GOAL – Copy each line exactly.

INPUT ROWS –
++++++++++

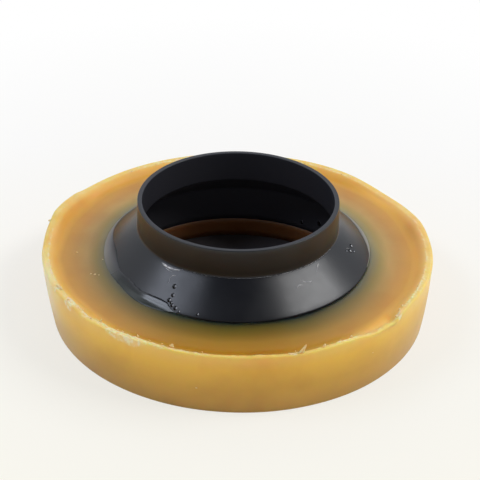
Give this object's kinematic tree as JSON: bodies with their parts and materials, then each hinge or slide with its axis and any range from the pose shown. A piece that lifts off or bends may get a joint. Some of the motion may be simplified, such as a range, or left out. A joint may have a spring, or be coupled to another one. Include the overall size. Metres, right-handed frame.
{
  "type": "toilet pan seal",
  "caption": "Round seal for a toilet pan's outlet: a thick amber wax ring with a dished top, cast around a black plastic horn whose cone and short collar stand above it.",
  "frame": {"origin": "centre of the wax ring's flat seat, on the seal's axis", "axes": "+Z along the seal's axis, from the flat seat up towards the horn's open end; +X and +Y lie in the seat's plane"},
  "size_m": [0.14, 0.14, 0.0432],
  "materials": {
    "amber_wax": "cast wax, amber and slightly see-through, satin, with a paler torn lip",
    "black_polyethylene": "injection moulded polyethylene, black, smooth and satin"
  },
  "bodies": {
    "root": {"wax_ring": "amber_wax", "horn": "black_polyethylene"}
  },
  "joints": []
}
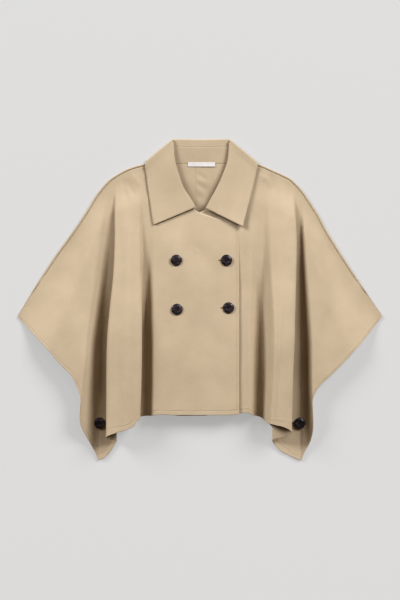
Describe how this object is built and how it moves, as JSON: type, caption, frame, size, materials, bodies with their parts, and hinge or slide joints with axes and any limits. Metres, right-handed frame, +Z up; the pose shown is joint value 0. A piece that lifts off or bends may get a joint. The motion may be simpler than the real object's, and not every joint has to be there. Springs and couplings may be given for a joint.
{
  "type": "trench cape",
  "caption": "Short double-breasted trench cape laid flat, with a folded shirt collar, a wide sleeve on each side and a button closing each underarm corner.",
  "frame": {"origin": "centre of the bounding box's bottom face, on the surface that the cape lies on", "axes": "+Z up from the surface, +Y towards the neck, +X towards the viewer's right, which is the wearer's left"},
  "size_m": [0.9112, 0.8075, 0.0622],
  "materials": {
    "gabardine": "matte camel cotton twill",
    "ribbon": "smooth white woven tape",
    "horn": "polished near-black horn"
  },
  "bodies": {
    "root": {"back_left": "gabardine", "back_right": "gabardine", "front_right": "gabardine", "front_left": "gabardine", "collar_fall": "gabardine", "collar_stand": "gabardine", "neck_label": "ribbon", "button_front_1": "horn", "button_front_2": "horn", "button_front_3": "horn", "button_front_4": "horn", "button_side_left": "horn", "button_side_right": "horn"}
  },
  "joints": []
}
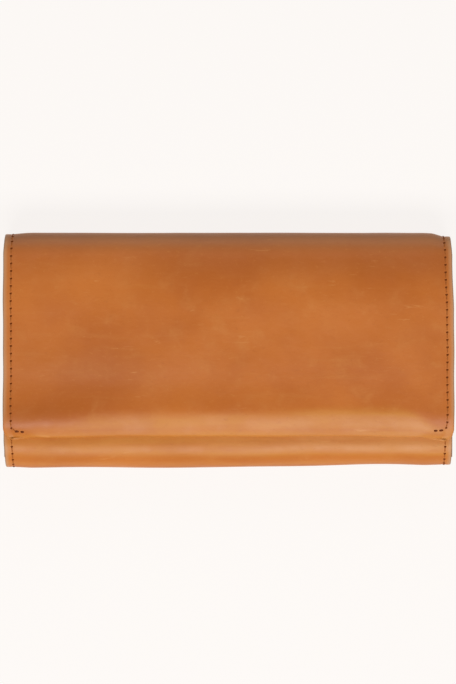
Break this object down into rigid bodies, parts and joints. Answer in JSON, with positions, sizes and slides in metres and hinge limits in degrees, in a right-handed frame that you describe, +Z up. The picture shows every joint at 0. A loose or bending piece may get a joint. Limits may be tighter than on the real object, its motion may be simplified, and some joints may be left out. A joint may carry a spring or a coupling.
{
  "type": "long wallet",
  "caption": "Long flap wallet in tan leather with bill compartments, a zipped coin pocket, card slots and a magnetic snap; the flap folds over a rounded spine.",
  "frame": {"origin": "middle of the closed wallet's footprint, on the surface that its back lies on", "axes": "+X along the wallet's length, +Y towards the spine, +Z up through its thickness to the flap"},
  "size_m": [0.195, 0.101, 0.0252],
  "materials": {
    "hide": "waxed tan pull-up leather, semi-matt",
    "lining": "thin tan lining leather, matt",
    "board": "grey-brown fibre board",
    "thread": "waxed brown thread",
    "zip_cloth": "woven brown tape",
    "zip_brass": "brushed antique brass",
    "snap_brass": "polished light brass",
    "magnet_steel": "plain plated steel"
  },
  "bodies": {
    "back": {"back_panel": "hide", "back_lining": "lining", "bottom_fold": "hide", "gusset_rear_left": "lining", "gusset_rear_right": "lining", "back_thread_left": "thread", "back_thread_right": "thread"},
    "front": {"front_panel": "hide", "front_lining": "lining", "front_thread_left": "thread", "front_thread_right": "thread", "snap_socket_cap": "snap_brass", "snap_socket_base": "magnet_steel", "snap_magnet": "magnet_steel", "snap_socket_washer": "magnet_steel", "gusset_front_left": "lining", "gusset_front_right": "lining"},
    "coin_pocket": {"coin_pocket_rear": "lining", "coin_pocket_front": "lining", "zip_tape_rear": "zip_cloth", "zip_tape_front": "zip_cloth", "zip_teeth_rear": "zip_brass", "zip_teeth_front": "zip_brass", "zip_top_stop_rear": "zip_brass", "zip_top_stop_front": "zip_brass", "zip_bottom_stop": "zip_brass"},
    "zip_slider": {"zip_slider": "zip_brass"},
    "zip_pull": {"zip_pull": "zip_brass"},
    "spine": {"spine_panel": "hide", "spine_lining": "lining"},
    "flap": {"flap_panel": "hide", "flap_stiffener": "board", "flap_lining": "lining", "flap_thread_left": "thread", "flap_thread_right": "thread", "snap_stud": "snap_brass", "snap_stud_washer": "magnet_steel", "card_leaf_left_1": "lining", "card_leaf_left_2": "lining", "card_leaf_left_3": "lining", "card_leaf_right_1": "lining", "card_leaf_right_2": "lining", "card_leaf_right_3": "lining"}
  },
  "joints": [
    {"name": "spine_fold", "type": "hinge", "parent": "back", "child": "spine", "pos_m": [0, 0.04857, 0.00193], "axis": [-1, 0, 0], "range_deg": [0, 90], "deforming": ["spine_panel", "spine_lining"]},
    {"name": "flap_fold", "type": "hinge", "parent": "spine", "child": "flap", "pos_m": [0, 0.04857, 0.02327], "axis": [-1, 0, 0], "range_deg": [0, 90], "deforming": ["spine_panel", "spine_lining"]},
    {"name": "front_open", "type": "hinge", "parent": "coin_pocket", "child": "front", "pos_m": [0, -0.04679, 0.0102], "axis": [1, 0, 0], "range_deg": [0, 10], "deforming": ["bottom_fold", "gusset_front_left", "gusset_front_right"]},
    {"name": "coin_pocket_tilt", "type": "hinge", "parent": "back", "child": "coin_pocket", "pos_m": [0, -0.04679, 0.0102], "axis": [1, 0, 0], "range_deg": [0, 10], "deforming": ["bottom_fold", "gusset_rear_left", "gusset_rear_right", "gusset_front_left", "gusset_front_right"]},
    {"name": "zip_slide", "type": "slide", "parent": "coin_pocket", "child": "zip_slider", "axis": [-1, 0, 0], "range_m": [0, 0.154], "deforming": ["zip_teeth_rear", "zip_teeth_front"]},
    {"name": "zip_pull_flip", "type": "hinge", "parent": "zip_slider", "child": "zip_pull", "pos_m": [0.0781, 0.0347, 0.0102], "axis": [0, 0, -1], "range_deg": [0, 180]}
  ],
  "couplings": [
    {"joint": "flap_fold", "follows": "spine_fold", "ratio": 1},
    {"joint": "front_open", "follows": "spine_fold", "ratio": 0.11},
    {"joint": "coin_pocket_tilt", "follows": "spine_fold", "ratio": 0.11}
  ]
}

++++++++++

ANSWER TO THIS PROBLEM –
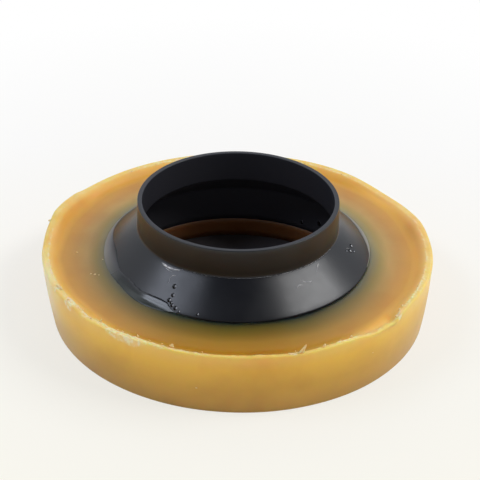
Give this object's kinematic tree as JSON: bodies with their parts and materials, then each hinge or slide with its axis and any range from the pose shown. A piece that lifts off or bends may get a joint. Some of the motion may be simplified, such as a range, or left out. A joint may have a spring, or be coupled to another one. Include the overall size. Metres, right-handed frame.
{
  "type": "toilet pan seal",
  "caption": "Round seal for a toilet pan's outlet: a thick amber wax ring with a dished top, cast around a black plastic horn whose cone and short collar stand above it.",
  "frame": {"origin": "centre of the wax ring's flat seat, on the seal's axis", "axes": "+Z along the seal's axis, from the flat seat up towards the horn's open end; +X and +Y lie in the seat's plane"},
  "size_m": [0.14, 0.14, 0.0432],
  "materials": {
    "amber_wax": "cast wax, amber and slightly see-through, satin, with a paler torn lip",
    "black_polyethylene": "injection moulded polyethylene, black, smooth and satin"
  },
  "bodies": {
    "root": {"wax_ring": "amber_wax", "horn": "black_polyethylene"}
  },
  "joints": []
}
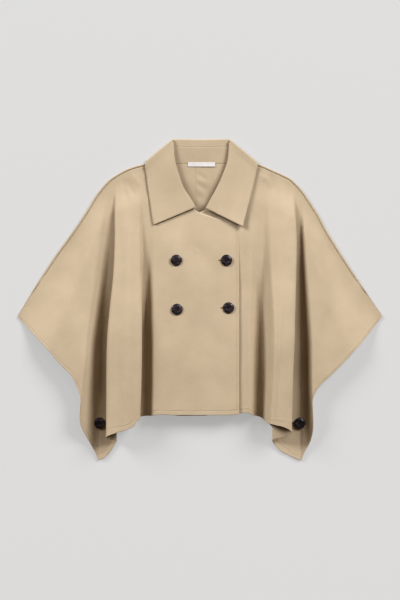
Describe how this object is built and how it moves, as JSON: type, caption, frame, size, materials, bodies with their parts, and hinge or slide joints with axes and any limits. Metres, right-handed frame, +Z up; the pose shown is joint value 0. A piece that lifts off or bends may get a joint. The motion may be simpler than the real object's, and not every joint has to be there. Springs and couplings may be given for a joint.
{
  "type": "trench cape",
  "caption": "Short double-breasted trench cape laid flat, with a folded shirt collar, a wide sleeve on each side and a button closing each underarm corner.",
  "frame": {"origin": "centre of the bounding box's bottom face, on the surface that the cape lies on", "axes": "+Z up from the surface, +Y towards the neck, +X towards the viewer's right, which is the wearer's left"},
  "size_m": [0.9112, 0.8075, 0.0622],
  "materials": {
    "gabardine": "matte camel cotton twill",
    "ribbon": "smooth white woven tape",
    "horn": "polished near-black horn"
  },
  "bodies": {
    "root": {"back_left": "gabardine", "back_right": "gabardine", "front_right": "gabardine", "front_left": "gabardine", "collar_fall": "gabardine", "collar_stand": "gabardine", "neck_label": "ribbon", "button_front_1": "horn", "button_front_2": "horn", "button_front_3": "horn", "button_front_4": "horn", "button_side_left": "horn", "button_side_right": "horn"}
  },
  "joints": []
}
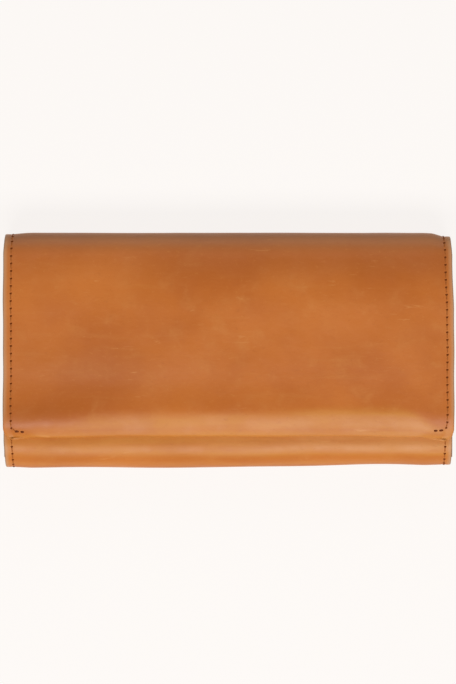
Break this object down into rigid bodies, parts and joints. Answer in JSON, with positions, sizes and slides in metres and hinge limits in degrees, in a right-handed frame that you describe, +Z up. The picture shows every joint at 0. A loose or bending piece may get a joint. Limits may be tighter than on the real object, its motion may be simplified, and some joints may be left out. A joint may carry a spring or a coupling.
{
  "type": "long wallet",
  "caption": "Long flap wallet in tan leather with bill compartments, a zipped coin pocket, card slots and a magnetic snap; the flap folds over a rounded spine.",
  "frame": {"origin": "middle of the closed wallet's footprint, on the surface that its back lies on", "axes": "+X along the wallet's length, +Y towards the spine, +Z up through its thickness to the flap"},
  "size_m": [0.195, 0.101, 0.0252],
  "materials": {
    "hide": "waxed tan pull-up leather, semi-matt",
    "lining": "thin tan lining leather, matt",
    "board": "grey-brown fibre board",
    "thread": "waxed brown thread",
    "zip_cloth": "woven brown tape",
    "zip_brass": "brushed antique brass",
    "snap_brass": "polished light brass",
    "magnet_steel": "plain plated steel"
  },
  "bodies": {
    "back": {"back_panel": "hide", "back_lining": "lining", "bottom_fold": "hide", "gusset_rear_left": "lining", "gusset_rear_right": "lining", "back_thread_left": "thread", "back_thread_right": "thread"},
    "front": {"front_panel": "hide", "front_lining": "lining", "front_thread_left": "thread", "front_thread_right": "thread", "snap_socket_cap": "snap_brass", "snap_socket_base": "magnet_steel", "snap_magnet": "magnet_steel", "snap_socket_washer": "magnet_steel", "gusset_front_left": "lining", "gusset_front_right": "lining"},
    "coin_pocket": {"coin_pocket_rear": "lining", "coin_pocket_front": "lining", "zip_tape_rear": "zip_cloth", "zip_tape_front": "zip_cloth", "zip_teeth_rear": "zip_brass", "zip_teeth_front": "zip_brass", "zip_top_stop_rear": "zip_brass", "zip_top_stop_front": "zip_brass", "zip_bottom_stop": "zip_brass"},
    "zip_slider": {"zip_slider": "zip_brass"},
    "zip_pull": {"zip_pull": "zip_brass"},
    "spine": {"spine_panel": "hide", "spine_lining": "lining"},
    "flap": {"flap_panel": "hide", "flap_stiffener": "board", "flap_lining": "lining", "flap_thread_left": "thread", "flap_thread_right": "thread", "snap_stud": "snap_brass", "snap_stud_washer": "magnet_steel", "card_leaf_left_1": "lining", "card_leaf_left_2": "lining", "card_leaf_left_3": "lining", "card_leaf_right_1": "lining", "card_leaf_right_2": "lining", "card_leaf_right_3": "lining"}
  },
  "joints": [
    {"name": "spine_fold", "type": "hinge", "parent": "back", "child": "spine", "pos_m": [0, 0.04857, 0.00193], "axis": [-1, 0, 0], "range_deg": [0, 90], "deforming": ["spine_panel", "spine_lining"]},
    {"name": "flap_fold", "type": "hinge", "parent": "spine", "child": "flap", "pos_m": [0, 0.04857, 0.02327], "axis": [-1, 0, 0], "range_deg": [0, 90], "deforming": ["spine_panel", "spine_lining"]},
    {"name": "front_open", "type": "hinge", "parent": "coin_pocket", "child": "front", "pos_m": [0, -0.04679, 0.0102], "axis": [1, 0, 0], "range_deg": [0, 10], "deforming": ["bottom_fold", "gusset_front_left", "gusset_front_right"]},
    {"name": "coin_pocket_tilt", "type": "hinge", "parent": "back", "child": "coin_pocket", "pos_m": [0, -0.04679, 0.0102], "axis": [1, 0, 0], "range_deg": [0, 10], "deforming": ["bottom_fold", "gusset_rear_left", "gusset_rear_right", "gusset_front_left", "gusset_front_right"]},
    {"name": "zip_slide", "type": "slide", "parent": "coin_pocket", "child": "zip_slider", "axis": [-1, 0, 0], "range_m": [0, 0.154], "deforming": ["zip_teeth_rear", "zip_teeth_front"]},
    {"name": "zip_pull_flip", "type": "hinge", "parent": "zip_slider", "child": "zip_pull", "pos_m": [0.0781, 0.0347, 0.0102], "axis": [0, 0, -1], "range_deg": [0, 180]}
  ],
  "couplings": [
    {"joint": "flap_fold", "follows": "spine_fold", "ratio": 1},
    {"joint": "front_open", "follows": "spine_fold", "ratio": 0.11},
    {"joint": "coin_pocket_tilt", "follows": "spine_fold", "ratio": 0.11}
  ]
}